-- GOAL --
Reproduce, exactly and in full, only the lines below from the one containing "lower_collar_milled_band();" through the one containing "zip(*points))), Vector(map(max, zip(*points)))".

-- RECORDS FOR THE TASK --
──────────

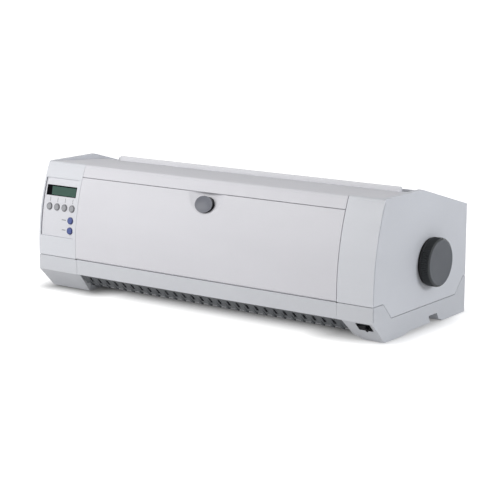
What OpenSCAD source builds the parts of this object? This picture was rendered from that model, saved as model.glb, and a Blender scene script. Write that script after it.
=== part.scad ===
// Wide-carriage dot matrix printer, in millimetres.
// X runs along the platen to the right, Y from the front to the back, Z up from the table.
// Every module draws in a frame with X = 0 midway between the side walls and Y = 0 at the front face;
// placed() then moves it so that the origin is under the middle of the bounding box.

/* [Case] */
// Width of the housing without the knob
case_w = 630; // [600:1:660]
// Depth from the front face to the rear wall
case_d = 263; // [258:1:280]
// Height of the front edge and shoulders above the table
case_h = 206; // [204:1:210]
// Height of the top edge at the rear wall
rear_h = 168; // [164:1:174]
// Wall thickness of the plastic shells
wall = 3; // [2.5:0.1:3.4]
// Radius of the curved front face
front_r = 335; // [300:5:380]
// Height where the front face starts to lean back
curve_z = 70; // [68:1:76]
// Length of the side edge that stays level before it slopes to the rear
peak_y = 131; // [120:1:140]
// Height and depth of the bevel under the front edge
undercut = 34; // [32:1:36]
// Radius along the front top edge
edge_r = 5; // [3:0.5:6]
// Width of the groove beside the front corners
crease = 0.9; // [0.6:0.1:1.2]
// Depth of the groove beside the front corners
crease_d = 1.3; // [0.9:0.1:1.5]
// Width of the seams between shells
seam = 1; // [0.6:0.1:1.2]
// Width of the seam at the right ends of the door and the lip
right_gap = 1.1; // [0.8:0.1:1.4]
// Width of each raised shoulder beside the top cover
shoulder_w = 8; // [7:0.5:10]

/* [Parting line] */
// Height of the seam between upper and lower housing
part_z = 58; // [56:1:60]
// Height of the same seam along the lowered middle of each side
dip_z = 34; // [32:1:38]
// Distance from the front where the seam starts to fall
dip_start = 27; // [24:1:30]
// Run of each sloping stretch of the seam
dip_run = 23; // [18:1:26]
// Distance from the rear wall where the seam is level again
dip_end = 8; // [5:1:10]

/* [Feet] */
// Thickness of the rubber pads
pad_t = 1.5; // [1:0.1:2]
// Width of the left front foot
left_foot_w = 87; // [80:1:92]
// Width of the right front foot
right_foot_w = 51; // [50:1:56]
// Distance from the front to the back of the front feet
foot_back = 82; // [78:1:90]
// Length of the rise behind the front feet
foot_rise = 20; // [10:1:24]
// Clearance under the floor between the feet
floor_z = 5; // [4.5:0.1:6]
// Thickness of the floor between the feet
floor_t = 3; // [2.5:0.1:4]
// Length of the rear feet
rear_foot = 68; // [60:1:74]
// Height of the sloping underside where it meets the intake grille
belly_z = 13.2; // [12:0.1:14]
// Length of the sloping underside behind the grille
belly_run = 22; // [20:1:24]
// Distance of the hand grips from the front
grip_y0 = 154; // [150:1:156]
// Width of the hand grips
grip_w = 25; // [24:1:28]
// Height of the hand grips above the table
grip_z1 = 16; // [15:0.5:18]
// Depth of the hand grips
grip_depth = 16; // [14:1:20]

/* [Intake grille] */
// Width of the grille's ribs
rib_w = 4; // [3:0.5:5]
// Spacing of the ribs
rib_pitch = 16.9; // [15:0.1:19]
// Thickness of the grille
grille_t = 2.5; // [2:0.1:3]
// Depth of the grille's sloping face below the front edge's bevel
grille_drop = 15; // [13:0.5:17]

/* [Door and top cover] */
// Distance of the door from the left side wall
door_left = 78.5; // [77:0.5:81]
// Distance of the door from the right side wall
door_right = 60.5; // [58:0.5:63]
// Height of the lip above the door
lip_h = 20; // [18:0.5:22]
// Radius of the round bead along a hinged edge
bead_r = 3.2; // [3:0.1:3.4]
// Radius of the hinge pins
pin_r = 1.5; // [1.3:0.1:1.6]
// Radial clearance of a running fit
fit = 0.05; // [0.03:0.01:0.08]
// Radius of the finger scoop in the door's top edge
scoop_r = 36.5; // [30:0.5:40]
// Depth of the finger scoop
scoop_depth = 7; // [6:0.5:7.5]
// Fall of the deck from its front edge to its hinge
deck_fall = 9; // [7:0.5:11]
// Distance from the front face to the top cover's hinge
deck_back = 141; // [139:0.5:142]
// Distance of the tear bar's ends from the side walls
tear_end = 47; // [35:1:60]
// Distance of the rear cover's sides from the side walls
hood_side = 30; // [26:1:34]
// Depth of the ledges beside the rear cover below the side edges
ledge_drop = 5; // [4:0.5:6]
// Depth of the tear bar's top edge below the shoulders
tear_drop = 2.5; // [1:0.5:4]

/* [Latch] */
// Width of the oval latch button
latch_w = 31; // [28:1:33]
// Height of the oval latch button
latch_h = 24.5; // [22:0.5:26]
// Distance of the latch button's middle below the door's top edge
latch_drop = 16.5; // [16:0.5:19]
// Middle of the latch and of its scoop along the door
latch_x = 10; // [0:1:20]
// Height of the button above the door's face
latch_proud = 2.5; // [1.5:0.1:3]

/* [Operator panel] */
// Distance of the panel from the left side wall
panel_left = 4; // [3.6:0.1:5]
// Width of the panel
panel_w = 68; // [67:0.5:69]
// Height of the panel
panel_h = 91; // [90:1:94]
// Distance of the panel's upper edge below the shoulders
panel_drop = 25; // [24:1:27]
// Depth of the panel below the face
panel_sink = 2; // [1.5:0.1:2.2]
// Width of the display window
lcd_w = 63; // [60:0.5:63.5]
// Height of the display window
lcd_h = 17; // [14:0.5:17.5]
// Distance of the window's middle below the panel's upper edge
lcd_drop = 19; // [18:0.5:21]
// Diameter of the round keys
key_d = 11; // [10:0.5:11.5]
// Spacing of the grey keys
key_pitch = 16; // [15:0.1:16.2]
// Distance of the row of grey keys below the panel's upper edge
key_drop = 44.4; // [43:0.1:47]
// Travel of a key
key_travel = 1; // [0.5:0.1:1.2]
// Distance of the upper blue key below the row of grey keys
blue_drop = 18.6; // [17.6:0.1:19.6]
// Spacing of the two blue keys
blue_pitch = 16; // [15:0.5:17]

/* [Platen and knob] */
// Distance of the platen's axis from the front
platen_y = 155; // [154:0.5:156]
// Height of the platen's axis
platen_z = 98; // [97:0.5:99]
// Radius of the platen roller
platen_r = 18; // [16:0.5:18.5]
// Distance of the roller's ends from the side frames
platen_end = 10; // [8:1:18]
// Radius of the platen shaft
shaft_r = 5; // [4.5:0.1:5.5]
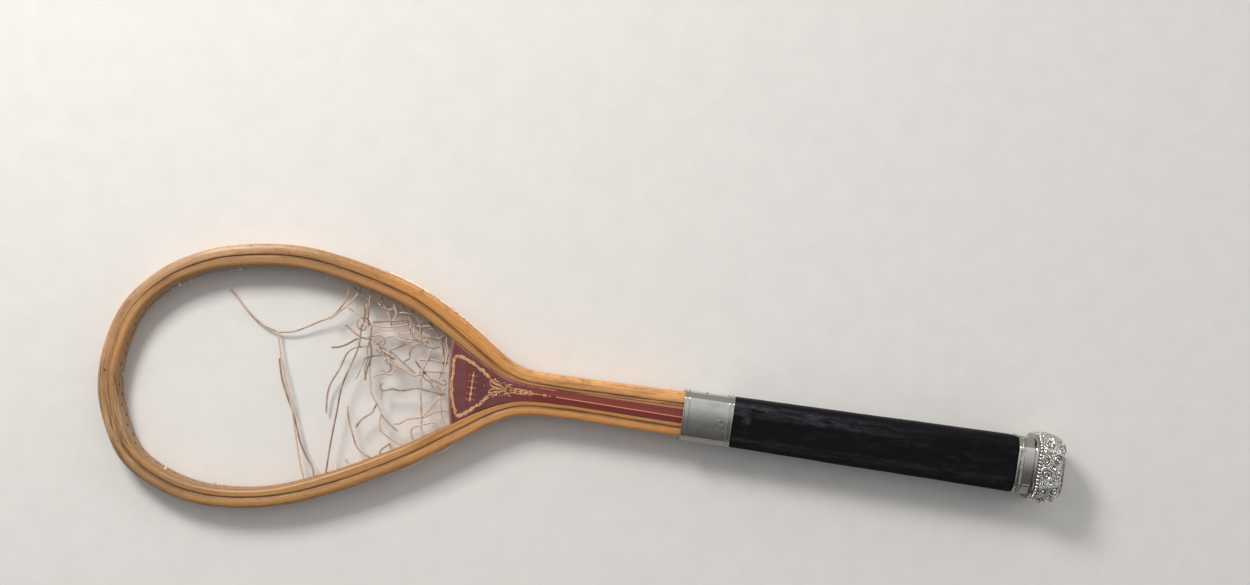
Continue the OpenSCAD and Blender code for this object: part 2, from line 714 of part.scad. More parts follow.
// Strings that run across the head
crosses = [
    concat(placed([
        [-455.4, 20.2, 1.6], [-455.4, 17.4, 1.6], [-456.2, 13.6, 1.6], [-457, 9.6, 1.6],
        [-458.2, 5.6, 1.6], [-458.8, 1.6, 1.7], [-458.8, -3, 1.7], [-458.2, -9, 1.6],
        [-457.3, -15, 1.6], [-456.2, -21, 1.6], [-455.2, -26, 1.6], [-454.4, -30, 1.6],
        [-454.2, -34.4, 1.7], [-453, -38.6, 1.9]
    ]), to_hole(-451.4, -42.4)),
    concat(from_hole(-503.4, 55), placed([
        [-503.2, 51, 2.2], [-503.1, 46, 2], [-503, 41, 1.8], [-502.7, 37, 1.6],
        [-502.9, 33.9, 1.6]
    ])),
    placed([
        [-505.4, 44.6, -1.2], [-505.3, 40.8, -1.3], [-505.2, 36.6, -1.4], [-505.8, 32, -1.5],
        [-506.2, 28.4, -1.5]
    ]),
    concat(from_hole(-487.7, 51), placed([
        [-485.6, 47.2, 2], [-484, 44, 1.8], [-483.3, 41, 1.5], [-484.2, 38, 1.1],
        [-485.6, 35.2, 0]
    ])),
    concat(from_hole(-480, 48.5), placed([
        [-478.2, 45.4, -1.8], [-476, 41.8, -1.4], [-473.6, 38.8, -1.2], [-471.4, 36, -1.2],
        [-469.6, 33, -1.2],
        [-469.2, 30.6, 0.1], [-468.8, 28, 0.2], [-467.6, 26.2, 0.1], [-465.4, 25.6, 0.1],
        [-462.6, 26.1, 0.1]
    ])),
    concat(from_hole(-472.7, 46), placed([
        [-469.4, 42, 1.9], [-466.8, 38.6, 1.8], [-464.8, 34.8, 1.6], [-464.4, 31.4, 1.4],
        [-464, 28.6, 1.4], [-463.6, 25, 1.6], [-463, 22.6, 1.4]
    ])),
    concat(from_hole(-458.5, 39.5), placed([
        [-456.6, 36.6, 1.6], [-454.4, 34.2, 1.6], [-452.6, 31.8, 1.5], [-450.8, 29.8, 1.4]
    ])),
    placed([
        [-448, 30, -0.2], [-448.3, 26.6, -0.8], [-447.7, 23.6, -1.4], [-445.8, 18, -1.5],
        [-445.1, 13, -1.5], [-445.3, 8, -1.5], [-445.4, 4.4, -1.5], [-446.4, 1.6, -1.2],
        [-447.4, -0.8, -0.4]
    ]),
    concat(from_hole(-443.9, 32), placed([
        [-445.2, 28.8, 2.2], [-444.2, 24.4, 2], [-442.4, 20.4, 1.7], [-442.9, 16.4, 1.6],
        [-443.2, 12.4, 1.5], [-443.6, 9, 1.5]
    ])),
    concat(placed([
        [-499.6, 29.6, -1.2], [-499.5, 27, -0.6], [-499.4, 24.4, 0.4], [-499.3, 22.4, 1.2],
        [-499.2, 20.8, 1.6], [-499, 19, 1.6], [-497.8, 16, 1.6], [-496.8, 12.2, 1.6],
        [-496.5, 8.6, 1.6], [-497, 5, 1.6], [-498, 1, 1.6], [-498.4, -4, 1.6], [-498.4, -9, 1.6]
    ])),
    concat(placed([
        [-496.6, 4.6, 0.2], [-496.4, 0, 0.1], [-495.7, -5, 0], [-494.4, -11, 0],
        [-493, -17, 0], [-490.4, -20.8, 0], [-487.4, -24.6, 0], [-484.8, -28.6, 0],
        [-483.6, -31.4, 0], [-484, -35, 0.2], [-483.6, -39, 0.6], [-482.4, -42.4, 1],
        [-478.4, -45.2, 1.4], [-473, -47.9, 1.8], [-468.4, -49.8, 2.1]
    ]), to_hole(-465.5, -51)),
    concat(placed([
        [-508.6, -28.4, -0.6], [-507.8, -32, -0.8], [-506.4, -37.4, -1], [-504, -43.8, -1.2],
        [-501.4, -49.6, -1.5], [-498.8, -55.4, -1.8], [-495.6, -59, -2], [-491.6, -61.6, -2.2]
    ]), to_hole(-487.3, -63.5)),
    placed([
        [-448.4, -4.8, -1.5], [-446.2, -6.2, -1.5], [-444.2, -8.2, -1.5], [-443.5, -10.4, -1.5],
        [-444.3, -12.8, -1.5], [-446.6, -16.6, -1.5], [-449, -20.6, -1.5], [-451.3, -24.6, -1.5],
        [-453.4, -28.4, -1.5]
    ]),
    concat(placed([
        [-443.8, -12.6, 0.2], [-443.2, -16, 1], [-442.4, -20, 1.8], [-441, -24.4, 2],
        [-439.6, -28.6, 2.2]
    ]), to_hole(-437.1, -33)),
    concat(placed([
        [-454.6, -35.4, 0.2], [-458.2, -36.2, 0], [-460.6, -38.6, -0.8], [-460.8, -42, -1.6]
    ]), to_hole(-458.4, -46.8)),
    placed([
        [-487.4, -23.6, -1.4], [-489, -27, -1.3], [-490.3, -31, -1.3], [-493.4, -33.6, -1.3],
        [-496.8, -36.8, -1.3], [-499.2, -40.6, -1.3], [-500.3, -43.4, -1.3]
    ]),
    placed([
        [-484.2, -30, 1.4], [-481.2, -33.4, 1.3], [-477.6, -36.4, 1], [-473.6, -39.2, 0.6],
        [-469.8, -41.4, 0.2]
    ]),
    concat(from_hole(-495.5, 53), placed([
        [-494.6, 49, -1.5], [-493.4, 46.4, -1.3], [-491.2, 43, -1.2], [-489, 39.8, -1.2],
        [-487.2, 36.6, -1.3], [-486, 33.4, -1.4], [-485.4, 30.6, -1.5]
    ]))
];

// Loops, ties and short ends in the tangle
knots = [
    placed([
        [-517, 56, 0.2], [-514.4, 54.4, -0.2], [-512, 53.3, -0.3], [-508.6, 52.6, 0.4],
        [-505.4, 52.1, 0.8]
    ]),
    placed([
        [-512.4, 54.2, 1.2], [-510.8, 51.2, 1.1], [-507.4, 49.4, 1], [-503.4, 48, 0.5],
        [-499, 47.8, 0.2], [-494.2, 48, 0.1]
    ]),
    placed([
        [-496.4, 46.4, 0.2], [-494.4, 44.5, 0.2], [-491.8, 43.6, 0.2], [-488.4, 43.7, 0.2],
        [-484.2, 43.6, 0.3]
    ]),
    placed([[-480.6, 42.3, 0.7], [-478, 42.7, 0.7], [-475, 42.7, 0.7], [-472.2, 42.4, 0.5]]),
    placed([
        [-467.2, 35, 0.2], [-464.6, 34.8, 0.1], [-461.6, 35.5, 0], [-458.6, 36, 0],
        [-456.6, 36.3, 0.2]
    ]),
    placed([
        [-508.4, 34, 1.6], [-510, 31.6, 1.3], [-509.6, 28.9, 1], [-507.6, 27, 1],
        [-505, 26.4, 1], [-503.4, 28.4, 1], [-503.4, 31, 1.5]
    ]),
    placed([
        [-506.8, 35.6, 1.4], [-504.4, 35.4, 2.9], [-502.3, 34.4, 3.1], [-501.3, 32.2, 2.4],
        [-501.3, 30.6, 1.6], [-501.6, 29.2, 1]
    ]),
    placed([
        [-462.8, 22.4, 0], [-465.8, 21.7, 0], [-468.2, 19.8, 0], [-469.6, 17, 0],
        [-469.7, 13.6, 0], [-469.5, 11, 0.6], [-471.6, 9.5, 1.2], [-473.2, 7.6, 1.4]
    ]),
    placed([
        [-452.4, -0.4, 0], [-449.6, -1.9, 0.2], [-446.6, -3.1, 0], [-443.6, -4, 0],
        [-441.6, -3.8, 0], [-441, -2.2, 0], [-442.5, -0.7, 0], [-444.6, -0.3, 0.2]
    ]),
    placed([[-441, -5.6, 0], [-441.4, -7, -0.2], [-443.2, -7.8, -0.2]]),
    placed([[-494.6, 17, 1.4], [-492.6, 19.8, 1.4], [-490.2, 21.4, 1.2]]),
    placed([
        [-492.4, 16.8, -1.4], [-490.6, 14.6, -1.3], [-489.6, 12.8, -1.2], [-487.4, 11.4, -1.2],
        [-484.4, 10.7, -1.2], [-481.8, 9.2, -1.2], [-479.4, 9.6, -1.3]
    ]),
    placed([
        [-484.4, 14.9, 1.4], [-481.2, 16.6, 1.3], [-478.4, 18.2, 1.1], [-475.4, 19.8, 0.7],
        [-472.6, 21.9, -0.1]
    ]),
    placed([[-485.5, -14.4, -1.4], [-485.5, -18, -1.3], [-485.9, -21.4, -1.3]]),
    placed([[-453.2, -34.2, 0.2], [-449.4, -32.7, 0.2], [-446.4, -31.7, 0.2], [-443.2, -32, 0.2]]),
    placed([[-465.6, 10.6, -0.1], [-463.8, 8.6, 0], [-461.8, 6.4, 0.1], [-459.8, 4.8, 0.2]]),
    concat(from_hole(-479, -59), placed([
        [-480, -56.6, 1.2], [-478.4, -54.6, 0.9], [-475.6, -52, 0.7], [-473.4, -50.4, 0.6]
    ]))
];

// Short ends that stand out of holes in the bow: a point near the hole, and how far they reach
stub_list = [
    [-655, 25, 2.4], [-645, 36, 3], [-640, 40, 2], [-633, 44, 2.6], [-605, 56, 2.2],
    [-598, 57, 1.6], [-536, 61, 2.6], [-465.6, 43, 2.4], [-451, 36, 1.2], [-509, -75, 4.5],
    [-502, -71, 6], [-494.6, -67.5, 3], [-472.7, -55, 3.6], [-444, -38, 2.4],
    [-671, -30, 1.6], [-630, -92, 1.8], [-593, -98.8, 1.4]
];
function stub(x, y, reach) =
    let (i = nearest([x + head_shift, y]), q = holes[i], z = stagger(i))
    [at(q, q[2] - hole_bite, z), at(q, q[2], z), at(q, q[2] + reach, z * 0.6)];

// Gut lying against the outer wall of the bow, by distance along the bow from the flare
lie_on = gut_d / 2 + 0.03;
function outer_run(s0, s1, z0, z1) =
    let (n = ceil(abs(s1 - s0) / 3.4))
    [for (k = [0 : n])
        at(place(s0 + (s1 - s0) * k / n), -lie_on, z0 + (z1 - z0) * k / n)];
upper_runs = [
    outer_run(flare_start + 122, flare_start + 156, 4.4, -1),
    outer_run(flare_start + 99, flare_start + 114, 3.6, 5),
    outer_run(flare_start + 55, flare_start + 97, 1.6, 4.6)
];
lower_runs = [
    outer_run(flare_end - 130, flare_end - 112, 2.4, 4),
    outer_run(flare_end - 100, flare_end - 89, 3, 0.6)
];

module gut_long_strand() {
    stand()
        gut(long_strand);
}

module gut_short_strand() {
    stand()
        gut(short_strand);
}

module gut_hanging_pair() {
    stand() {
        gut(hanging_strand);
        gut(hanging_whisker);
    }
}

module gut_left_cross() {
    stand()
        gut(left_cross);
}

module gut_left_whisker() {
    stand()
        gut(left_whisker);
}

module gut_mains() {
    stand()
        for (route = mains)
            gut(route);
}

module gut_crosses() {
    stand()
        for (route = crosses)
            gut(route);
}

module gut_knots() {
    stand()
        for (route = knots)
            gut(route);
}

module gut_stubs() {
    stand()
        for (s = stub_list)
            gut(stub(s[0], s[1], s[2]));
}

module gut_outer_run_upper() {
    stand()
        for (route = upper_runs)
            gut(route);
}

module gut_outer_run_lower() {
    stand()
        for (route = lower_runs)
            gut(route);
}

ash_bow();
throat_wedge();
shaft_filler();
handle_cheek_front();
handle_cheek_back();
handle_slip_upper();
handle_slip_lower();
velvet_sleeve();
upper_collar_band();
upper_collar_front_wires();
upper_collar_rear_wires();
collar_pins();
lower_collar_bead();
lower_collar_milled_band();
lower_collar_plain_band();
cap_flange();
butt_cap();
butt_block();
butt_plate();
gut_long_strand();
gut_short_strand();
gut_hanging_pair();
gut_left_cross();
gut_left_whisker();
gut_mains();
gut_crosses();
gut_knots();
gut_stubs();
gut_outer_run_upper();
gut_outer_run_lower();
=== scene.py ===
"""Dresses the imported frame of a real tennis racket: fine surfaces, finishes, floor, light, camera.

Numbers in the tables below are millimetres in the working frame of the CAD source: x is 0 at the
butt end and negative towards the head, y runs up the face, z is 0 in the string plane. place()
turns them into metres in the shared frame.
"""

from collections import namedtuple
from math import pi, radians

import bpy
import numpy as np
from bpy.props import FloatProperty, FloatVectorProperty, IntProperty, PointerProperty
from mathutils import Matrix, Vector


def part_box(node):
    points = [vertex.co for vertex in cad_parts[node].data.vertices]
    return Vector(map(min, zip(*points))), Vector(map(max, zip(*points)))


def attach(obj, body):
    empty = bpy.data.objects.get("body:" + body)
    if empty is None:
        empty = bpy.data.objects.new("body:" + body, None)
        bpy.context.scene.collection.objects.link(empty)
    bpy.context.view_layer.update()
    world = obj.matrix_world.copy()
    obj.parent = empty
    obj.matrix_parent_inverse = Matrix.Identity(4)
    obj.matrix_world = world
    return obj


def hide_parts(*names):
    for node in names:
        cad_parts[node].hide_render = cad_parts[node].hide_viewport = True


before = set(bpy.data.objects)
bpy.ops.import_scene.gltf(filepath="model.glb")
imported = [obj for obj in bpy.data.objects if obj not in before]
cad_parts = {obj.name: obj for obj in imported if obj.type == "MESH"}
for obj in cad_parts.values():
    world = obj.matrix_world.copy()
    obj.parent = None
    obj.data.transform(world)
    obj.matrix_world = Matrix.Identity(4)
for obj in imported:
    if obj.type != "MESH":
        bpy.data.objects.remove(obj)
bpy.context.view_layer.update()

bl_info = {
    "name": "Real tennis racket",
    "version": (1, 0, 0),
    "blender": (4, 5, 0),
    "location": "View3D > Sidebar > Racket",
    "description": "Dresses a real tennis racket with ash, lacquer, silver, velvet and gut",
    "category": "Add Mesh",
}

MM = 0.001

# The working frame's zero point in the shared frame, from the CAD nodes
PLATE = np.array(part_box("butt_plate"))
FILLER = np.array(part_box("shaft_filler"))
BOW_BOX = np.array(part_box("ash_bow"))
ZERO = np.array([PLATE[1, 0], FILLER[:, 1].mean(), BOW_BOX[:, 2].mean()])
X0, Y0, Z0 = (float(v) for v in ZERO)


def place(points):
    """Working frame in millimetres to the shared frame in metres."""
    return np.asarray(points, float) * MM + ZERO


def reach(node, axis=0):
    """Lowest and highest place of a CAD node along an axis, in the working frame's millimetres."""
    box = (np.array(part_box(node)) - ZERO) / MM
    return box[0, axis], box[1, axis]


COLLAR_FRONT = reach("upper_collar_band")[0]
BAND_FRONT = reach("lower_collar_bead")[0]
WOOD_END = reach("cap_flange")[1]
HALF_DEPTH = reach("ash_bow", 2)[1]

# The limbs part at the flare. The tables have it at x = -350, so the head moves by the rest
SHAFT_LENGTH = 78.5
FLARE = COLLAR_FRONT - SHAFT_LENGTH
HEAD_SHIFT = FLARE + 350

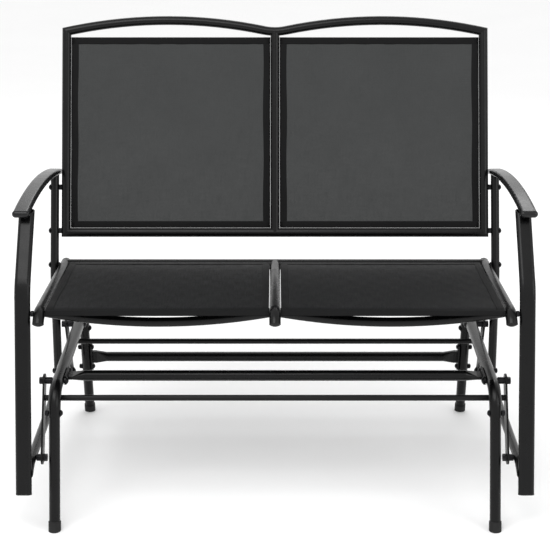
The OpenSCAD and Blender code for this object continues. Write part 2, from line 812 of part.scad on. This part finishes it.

──────────

-- TASK ANSWER --
lower_collar_milled_band();
lower_collar_plain_band();
cap_flange();
butt_cap();
butt_block();
butt_plate();
gut_long_strand();
gut_short_strand();
gut_hanging_pair();
gut_left_cross();
gut_left_whisker();
gut_mains();
gut_crosses();
gut_knots();
gut_stubs();
gut_outer_run_upper();
gut_outer_run_lower();
=== scene.py ===
"""Dresses the imported frame of a real tennis racket: fine surfaces, finishes, floor, light, camera.

Numbers in the tables below are millimetres in the working frame of the CAD source: x is 0 at the
butt end and negative towards the head, y runs up the face, z is 0 in the string plane. place()
turns them into metres in the shared frame.
"""

from collections import namedtuple
from math import pi, radians

import bpy
import numpy as np
from bpy.props import FloatProperty, FloatVectorProperty, IntProperty, PointerProperty
from mathutils import Matrix, Vector


def part_box(node):
    points = [vertex.co for vertex in cad_parts[node].data.vertices]
    return Vector(map(min, zip(*points))), Vector(map(max, zip(*points)))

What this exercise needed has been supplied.